Section #8

November 8th, 2020


Written by Brahm Capoor, Parth Sarin, Juliette Woodrow and Peter Maldonado


Finding Grandparents

Implement a function find_grandchildren, which given a dictionary parents whose keys are strings representing parent names and whose values are lists of those parent's children's names, produces and return s a dictionary mapping from people's names to those lists of those people's grandchildren's names.

For example, given this dictionary:

      
parents_to_children = {
  'Khaled': ['Chibundu', 'Jesmyn'],
  'Daniel': ['Khaled', 'Eve'],
  'Jesmyn': ['Frank'],
  'Eve': ['Grace']
}
      
    

Daniel's grandchildren are Chibundu, Jesmyn and Grace, since those are the children of his children. Additionally, Khaled is Frank's grandparent, since Frank's parent is Khaled's child. Therefore, calling find_grandchildren (parents_to_children) returns this dictionary:

      
{
  'Khaled': ['Frank'],
  'Daniel': ['Chibundu', 'Jesmyn', 'Grace']
}
      
    

Note that the people who aren't grandparents don't show up as keys in the new dictionary


Contact Tracing

Stanford has enlisted your help to do contact tracing on campus. Thanks to cell phone data, they have a list of everyone who was on campus and their locations throughout the day. This data is stored in a file called locations.txt, which is provided as the constant LOCATION_FILE. Here are the first few lines:

Leonida, 11:30, CoHo
Natalya, 10:00, CoHo
Vashti, 8:00, Mausoleum
Nathanial, 11:00, Roble Arts Gym
Alexis, 7:00, Ricker
Noelle, 9:30, Lathrop
Salvador, 10:00, Law School Terrace
      

Notice that each line is of the form {name}, {time}, {location}. Each line represents a single person-location timestamp indicating that {name} was at {location} at {time}. So, the line Leonida, 11:30, CoHo means that Leonida was at CoHo at 11:30am. Additionally, this file contains all the location data for every person on campus, in 30-minute increments between 7am and 12:30pm.
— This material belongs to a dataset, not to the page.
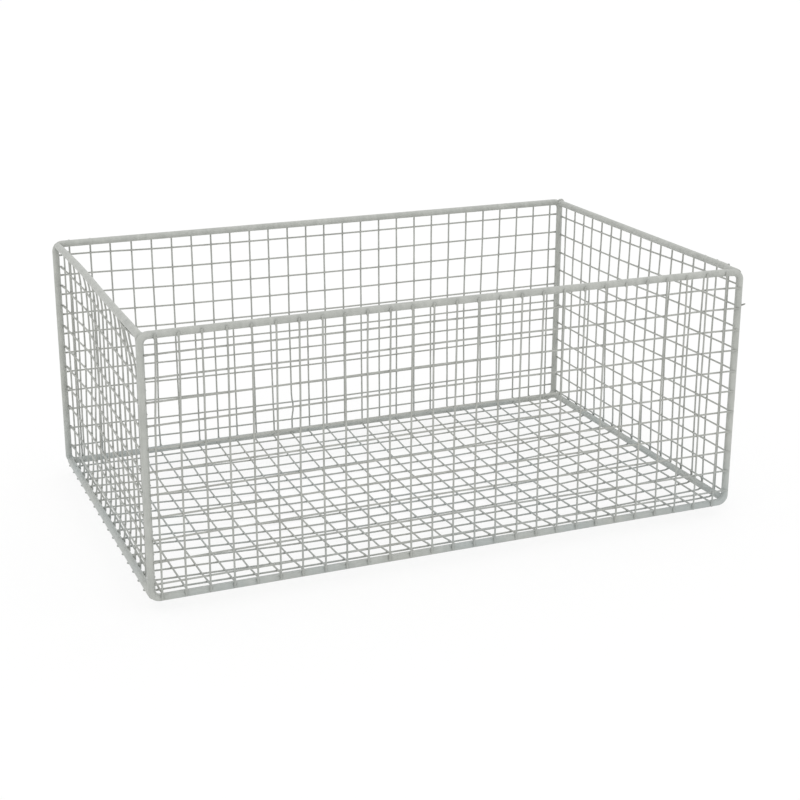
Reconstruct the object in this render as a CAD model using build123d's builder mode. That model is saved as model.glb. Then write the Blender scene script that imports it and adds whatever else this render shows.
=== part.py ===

At 12:30pm, Rosalind found out that they were sick, so Stanford wants to find everyone that Rosalind came in contact with throughout the day.

Write a function find_contacts(target, location_file) which returns a a list of people that target came in contact with based on the data in location_file. target will be a name from the location file. More precisely, we say that two people "came in contact" if, at any point during the day, they were in the same location. For example, if this was the location data:

Juliette, 8:00, CoHo
Juliette, 8:30, CoHo
Parth, 8:30, CoHo
Tori, 9:00, CoHo
      

then Juliette and Parth came in contact (they were both at CoHo at 8:30), but neither came in contact with Tori.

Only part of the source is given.